- Sire: Fair Trial
- Grandsire: Fairway
- Dam: Monsoon
- Damsire: Umidwar
- Sex: Mare
- Foaled: 1951
- Country: United Kingdom
- Colour: Chestnut
- Breeder: John Arthur Dewar
- Owner: John Arthur Dewar
- Trainer: Noel Cannon
- Record: 7: 3–2–1

Major wins
- 1000 Guineas (1954) Coronation Stakes (1954)

= Festoon (horse) =

British-bred Thoroughbred racehorse

Festoon (1951-1973) was a British Thoroughbred racehorse and broodmare, best known for winning the 1000 Guineas in 1954 and setting a world record when being sold at auction later that year. In a racing career which lasted from autumn 1953 to July 1954 the filly ran seven times and won three races. After winning her only race as a two-year-old, Festoon won the Classic 1000 Guineas over one mile at Newmarket Racecourse the following spring. She failed to stay the distance in The Oaks but returned to one mile to win the Coronation Stakes at Royal Ascot and finish third against colts in the Sussex Stakes at Goodwood. She was then retired to stud where she produced several winners.

==Background==
Festoon was a chestnut mare with a prominent white blaze and long white socks on her hind legs. She was bred by her owner John Arthur "Lucky" Dewar, an industrialist who had inherited a fortune including a string of racehorses from his uncle Thomas Dewar, 1st Baron Dewar in 1930. Festoon was sired by Fair Trial, a successful racehorse who became Britain's champion sire in 1950. Her dam, Monsoon finished second in the wartime substitute Oaks in 1943 and was bought by Dewar as a prospective broodmare for 7,300 guineas at the end of her racing career. Before foaling Festoon, Monsoon had produced Refreshed, a filly who finished third in the 1000 Guineas in 1952. As a descendant of the broodmare Rose Red, Monsoon came from the same branch of Thoroughbred "Family" 1-w which later produced Celtic Ash, Larkspur, Altesse Royale and Nocturnal Spree.

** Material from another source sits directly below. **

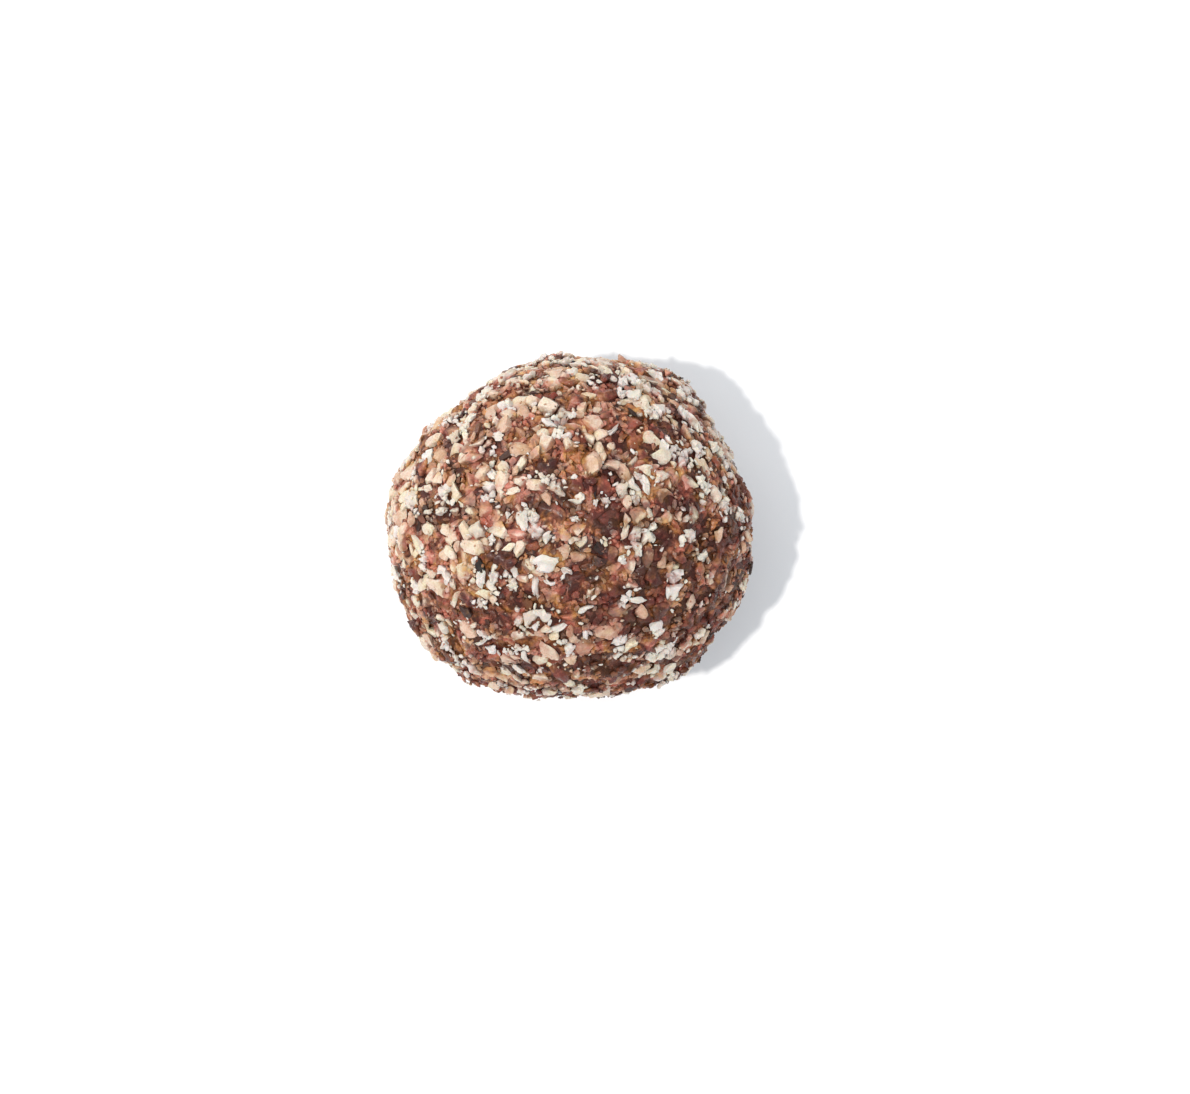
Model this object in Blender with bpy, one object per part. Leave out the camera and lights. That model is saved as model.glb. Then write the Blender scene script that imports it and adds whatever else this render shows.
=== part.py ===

Festoon was trained throughout her brief career by Noel Cannon at the Druid's Lodge stables on Salisbury Plain, Wiltshire.

==Racing career==
Festoon was slow to mature as a two-year-old and ran only once in 1953, winning a minor race over six furlongs.

On her first appearance as a three-year-old, Festoon finished second to Key in the 1000 Guineas Trial at Kempton Park in March. In the 1000 Guineas, Festoon started at odds of 9/2 in a field of twelve fillies, with Key being made the 5/2 favourite. Ridden by the Australian jockey Scobie Breasley she led from the start and won by two lengths from Big Berry with Welsh Fairy a length further back in third. On her next appearance, Festoon ran in the ten furlong Druid's Plate at her home course of Salisbury and was beaten by Valerullah, a colt to whom she was attempting to concede sixteen pounds. The win led some observers to conclude that Festoon had stamina limitations, especially as Fair Trial's progeny seldom excelled at distances beyond nine furlongs.

Festoon was nevertheless moved up in distance again for the Oaks over one and a half miles at Epsom. Ridden by Joe Mercer, who took over the ride after Breasley was badly injured in a fall in a race at Alexandra Park, she finished fifth to the French-trained filly Sun Cap, apparently failing to stay the distance. At Royal Ascot, Festoon returned to one mile to contest the Coronation Stakes. Ridden again by Mercer she started 11/8 favourite and won impressively from Sybil's Niece. On her final appearance, Festoon was matched against colts in the one mile Sussex Stakes at Goodwood in July. In a race run in atrocious weather she started 2/1 second favourite behind the Queen's colt Landau. Festoon challenged Landau for the lead in the straight but weakened in the closing stages and lost second place to Orthopaedic in the closing stages.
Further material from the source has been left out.